Mataconis draws an analogy to rape shield laws ruling inadmissible a rape victim’s past conduct — but section 1103 goes on to address that issue specifically, generally making a victim’s past sexual behavior irrelevant — except past sexual behavior with respect to the defendant. So under California law, at least, the “rape shield” laws are treated differently from evidence of the victim’s violence in a self-defense case.

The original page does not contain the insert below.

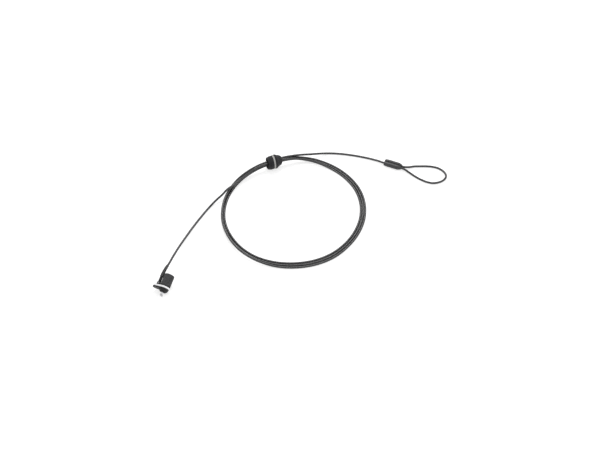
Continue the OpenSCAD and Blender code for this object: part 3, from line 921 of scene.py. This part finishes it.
class CABLELOCK_OT_wrap_strap(bpy.types.Operator):
    """Wrap the hook-and-loop strap and its stripe round the winding"""

    bl_idname = "cable_lock.wrap_strap"
    bl_label = "Wrap Strap"
    bl_options = {"REGISTER", "UNDO"}

    def execute(self, context):
        strap = context.scene.cable_lock_strap
        band = new_piece(
            "strap_band",
            *band_mesh(
                strap, 0, strap.turns, 300, 0, strap.thickness, strap.width, 48, strap.pile
            ),
            looped_pile(strap.webbing),
        )
        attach(band, "cable")
        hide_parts("strap")
        stripe_turns = strap.turns * STRIPE_SHARE
        low = strap.thickness - 0.0001
        line = new_piece(
            "strap_line",
            *band_mesh(
                strap,
                strap.turns - stripe_turns,
                strap.turns - STRIPE_BARE,
                80,
                low,
                strap.thickness + 0.00025,
                strap.stripe_width,
                8,
                0.00004,
            ),
            woven_stripe(strap.stripe),
        )
        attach(line, "cable")
        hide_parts("strap_stripe")
        return {"FINISHED"}


class CABLELOCK_OT_mould_cover(bpy.types.Operator):
    """Mould the cover over the crimped ferrule"""

    bl_idname = "cable_lock.mould_cover"
    bl_label = "Mould Cover"
    bl_options = {"REGISTER", "UNDO"}

    def execute(self, context):
        head = context.scene.cable_lock_head
        lobe, offset, valley, edge = 0.0036, 0.0029, 0.00135, 0.0011
        quarter = []
        for j in range(12):
            turn = math.pi * j / 24
            quarter.append((offset + lobe * math.cos(turn), lobe * math.sin(turn)))
        for j in range(8):
            share = 1 - j / 8
            quarter.append((offset * share, lobe - valley * bump(1.6 * share)))
        top = quarter + [(0, lobe - valley)] + [(-x, y) for x, y in reversed(quarter)]
        outline = top + [(x, -y) for x, y in reversed(top[1:-1])]
        sides = len(outline)
        stations = [0, 0.15, 0.45, 1.0]
        places = [edge * s for s in stations]
        places += [edge + (COVER_LENGTH - 2 * edge) * i / 24 for i in range(1, 24)]
        places += [COVER_LENGTH - edge * s for s in reversed(stations)]
        vertices, hollow_shade = [], []
        for place in places:
            near = min(place, COVER_LENGTH - place)
            share = min(1.0, near / edge)
            inset = edge * (1 - math.sqrt(max(0.0, 1 - (1 - share) ** 2)))
            # It tapers towards the eye, and a little where the cable comes in
            narrow = 1 - 0.24 * smooth_step((place / COVER_LENGTH - 0.78) / 0.22)
            narrow -= 0.1 * smooth_step(1 - place / (0.2 * COVER_LENGTH))
            for x, y in outline:
                size = Vector((x, y)).length
                fit = narrow * (size - inset) / size
                vertices.append(on_cover(place, -x * fit) + y * fit * UP)
                # Mask of the hollow between the lobes, for its painted shade
                hollow_shade.append(bump(x / offset))
        faces = strip_faces(len(places), sides)
        faces.append(tuple(reversed(range(sides))))
        faces.append(tuple(range(len(vertices) - sides, len(vertices))))
        cover = new_piece(
            "ferrule_sleeve", vertices, faces, moulded_plastic("cover_plastic", head.cover)
        )
        attribute = cover.data.attributes.new("hollow_shade", "FLOAT", "POINT")
        attribute.data.foreach_set("value", hollow_shade)
        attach(cover, "cable")
        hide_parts("ferrule_cover")
        dress("ferrule", cast_metal("swaged_aluminium", (0.66, 0.66, 0.67)))
        return {"FINISHED"}


class CABLELOCK_OT_finish_head(bpy.types.Operator):
    """Give each part of the lock head and the cable link its finish"""

    bl_idname = "cable_lock.finish_head"
    bl_label = "Finish Head"
    bl_options = {"REGISTER", "UNDO"}

    def execute(self, context):
        head = context.scene.cable_lock_head
        # The sleeve gets a painted shade along its front rim
        dress("body_sleeve", rubber("sleeve_rubber", head.sleeve, 0.3, 0.65, shade_rim=2.2))
        dress("face_pad", rubber("pad_rubber", (0.025, 0.025, 0.026), 0.25, 0.3))
        dress("lock_case", cast_metal("cast_zinc", (0.55, 0.55, 0.56)))
        bright = turned_metal("turned_steel", (0.64, 0.65, 0.67), 0.12, 0.2, 0.34)
        dress("rear_bezel", bright)
        dress("spindle", bright)
        dress("collar_plate", turned_metal("collar_plating", head.collar, 0.2, 0.3, 0.46))
        dress("key_plug", turned_metal("plug_brass", head.brass, 0.15, 0.24, 0.4))
        dress("wafers", plated_steel("wafer_brass", (0.78, 0.66, 0.38), 0.35))
        spring = plated_steel("spring_steel", (0.5, 0.51, 0.53), 0.3)
        for node in ("wafer_springs", "stop_pin", "wave_washer"):
            dress(node, spring)
        nickel = plated_steel("nickel_plate", (0.42, 0.42, 0.43), 0.16)
        dress("t_bar", nickel)
        dress("slot_pins", nickel)
        black = paint("black_paint", head.paint)
        for node in ("swivel_base", "nose_cap", "cable_link"):
            dress(node, black)
        dress("cable_boot", rubber("boot_rubber", (0.09, 0.09, 0.092), 0.25, 0.3))
        dress("hinge_pin", plated_steel("blackened_steel", (0.2, 0.2, 0.21), 0.35))
        return {"FINISHED"}


def soft_lamp(name, place, aim, size, power):
    """A square lamp that faces the aim."""
    data = bpy.data.lights.new(name, "AREA")
    data.size = size
    data.energy = power
    lamp = bpy.data.objects.new(name, data)
    lamp.location = place
    lamp.rotation_euler = (Vector(aim) - Vector(place)).to_track_quat("-Z", "Y").to_euler()
    bpy.context.scene.collection.objects.link(lamp)


def seen_directly(tree):
    """1 for rays from the camera, in a mirror or through glass, and 0 for others."""
    path = tree.nodes.new("ShaderNodeLightPath")
    value = path.outputs["Is Camera Ray"]
    for name in ("Is Glossy Ray", "Is Transmission Ray"):
        larger = tree.nodes.new("ShaderNodeMath")
        larger.operation = "MAXIMUM"
        tree.links.new(value, larger.inputs[0])
        tree.links.new(path.outputs[name], larger.inputs[1])
        value = larger.outputs["Value"]
    return value


def floor_material(colour):
    """Pale matt floor, lifted to white where it is seen, which keeps its shadows."""
    material = bpy.data.materials.new("floor")
    material.use_nodes = True
    tree = material.node_tree
    tree.nodes.clear()
    matt = tree.nodes.new("ShaderNodeBsdfDiffuse")
    matt.inputs["Color"].default_value = (*colour, 1)
    glow = tree.nodes.new("ShaderNodeEmission")
    lift = tree.nodes.new("ShaderNodeMath")
    lift.operation = "MULTIPLY"
    lift.inputs[1].default_value = 0.6
    tree.links.new(seen_directly(tree), lift.inputs[0])
    tree.links.new(lift.outputs["Value"], glow.inputs["Strength"])
    both = tree.nodes.new("ShaderNodeAddShader")
    tree.links.new(matt.outputs["BSDF"], both.inputs[0])
    tree.links.new(glow.outputs["Emission"], both.inputs[1])
    output = tree.nodes.new("ShaderNodeOutputMaterial")
    tree.links.new(both.outputs["Shader"], output.inputs["Surface"])
    return material


class CABLELOCK_OT_set_stage(bpy.types.Operator):
    """Set up the floor, the light and the camera"""

    bl_idname = "cable_lock.set_stage"
    bl_label = "Set Stage"
    bl_options = {"REGISTER", "UNDO"}

    def execute(self, context):
        scene, stage = context.scene, context.scene.cable_lock_stage
        scene.view_settings.view_transform = "Standard"

        lens = bpy.data.cameras.new("camera")
        lens.lens = stage.focal_length
        lens.sensor_width = 36
        lens.clip_end = 20
        camera = bpy.data.objects.new("camera", lens)
        camera.location = stage.camera_place
        view = Vector(stage.camera_aim) - Vector(stage.camera_place)
        camera.rotation_euler = view.to_track_quat("-Z", "Y").to_euler()
        scene.collection.objects.link(camera)
        scene.camera = camera

        low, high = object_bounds()
        middle = (low + high) / 2
        corners = [
            (middle.x + x * FLOOR_REACH, middle.y + y * FLOOR_REACH, 0)
            for x, y in ((-1, -1), (1, -1), (1, 1), (-1, 1))
        ]
        pale = floor_material(stage.floor_colour)
        floor = new_piece("floor", corners, [(0, 1, 2, 3)], pale, smooth=False)
        floor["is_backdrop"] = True

        soft_lamp("key", (-0.3, 1.3, 1.5), middle, 0.6, stage.key_power)
        soft_lamp("fill", (1.3, -0.5, 0.9), middle, 1.0, stage.fill_power)

        world = bpy.data.worlds.new("sky")
        world.use_nodes = True
        tree = world.node_tree
        tree.nodes.clear()
        light = tree.nodes.new("ShaderNodeBackground")
        light.inputs["Color"].default_value = (1, 1, 1, 1)
        light.inputs["Strength"].default_value = stage.sky
        backdrop = tree.nodes.new("ShaderNodeBackground")
        backdrop.inputs["Color"].default_value = (1, 1, 1, 1)
        mix = tree.nodes.new("ShaderNodeMixShader")
        tree.links.new(seen_directly(tree), mix.inputs[0])
        tree.links.new(light.outputs["Background"], mix.inputs[1])
        tree.links.new(backdrop.outputs["Background"], mix.inputs[2])
        output = tree.nodes.new("ShaderNodeOutputWorld")
        tree.links.new(mix.outputs["Shader"], output.inputs["Surface"])
        scene.world = world
        return {"FINISHED"}


class CABLELOCK_PT_build(bpy.types.Panel):
    """Sidebar panel with the settings and steps of the cable lock"""

    bl_label = "Cable Lock"
    bl_idname = "CABLELOCK_PT_build"
    bl_space_type = "VIEW_3D"
    bl_region_type = "UI"
    bl_category = "Cable Lock"

    def draw(self, context):
        steps = (
            ("cable_lock_stage", CABLELOCK_OT_set_stage),
            ("cable_lock_strap", CABLELOCK_OT_wrap_strap),
            ("cable_lock_head", CABLELOCK_OT_mould_cover),
            ("cable_lock_head", CABLELOCK_OT_finish_head),
            ("cable_lock_cable", CABLELOCK_OT_lay_cable),
        )
        for settings, step in steps:
            box = self.layout.box()
            group = getattr(context.scene, settings)
            for name in group.bl_rna.properties.keys():
                if name not in ("rna_type", "name"):
                    box.prop(group, name)
            box.operator(step.bl_idname)


CLASSES = (
    CableLockCable,
    CableLockStrap,
    CableLockHead,
    CableLockStage,
    CABLELOCK_OT_lay_cable,
    CABLELOCK_OT_wrap_strap,
    CABLELOCK_OT_mould_cover,
    CABLELOCK_OT_finish_head,
    CABLELOCK_OT_set_stage,
    CABLELOCK_PT_build,
)
SETTINGS = {
    "cable_lock_cable": CableLockCable,
    "cable_lock_strap": CableLockStrap,
    "cable_lock_head": CableLockHead,
    "cable_lock_stage": CableLockStage,
}


def register():
    for cls in CLASSES:
        bpy.utils.register_class(cls)
    for name, group in SETTINGS.items():
        setattr(bpy.types.Scene, name, PointerProperty(type=group))


def unregister():
    for name in SETTINGS:
        delattr(bpy.types.Scene, name)
    for cls in reversed(CLASSES):
        bpy.utils.unregister_class(cls)


def main():
    register()
    bpy.ops.cable_lock.set_stage()
    bpy.ops.cable_lock.wrap_strap()
    bpy.ops.cable_lock.mould_cover()
    bpy.ops.cable_lock.finish_head()
    bpy.ops.cable_lock.lay_cable()


if __name__ == "__main__":
    main()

Now, is Florida law different? I don’t see how, really. The relevant statute appears to be here:
90.404 Character evidence; when admissible.–
(1) CHARACTER EVIDENCE GENERALLY.–Evidence of a person’s character or a trait of character is inadmissible to prove action in conformity with it on a particular occasion, except:
(a) Character of accused.–Evidence of a pertinent trait of character offered by an accused, or by the prosecution to rebut the trait.
(b) Character of victim.–
1. Except as provided in s. 794.022, evidence of a pertinent trait of character of the victim of the crime offered by an accused, or by the prosecution to rebut the trait; or
2. Evidence of a character trait of peacefulness of the victim offered by the prosecution in a homicide case to rebut evidence that the victim was the aggressor.
Again, in a self-defense case, if the defense raises a genuine issue regarding self-defense, I would think that evidence of the victim’s character for violence would be admissible — and I see nothing that requires that the defendant be aware of that character for violence, either.
I’d be interested to hear experts weigh in, or to read an account that has a little more meat on the bone than the typically superficial take we get from Big Media. And we need to wait to see how the judge ultimately rules. But I am confused as to how she reasons that the rules of evidence preclude Zimmerman from raising these issues before the jury.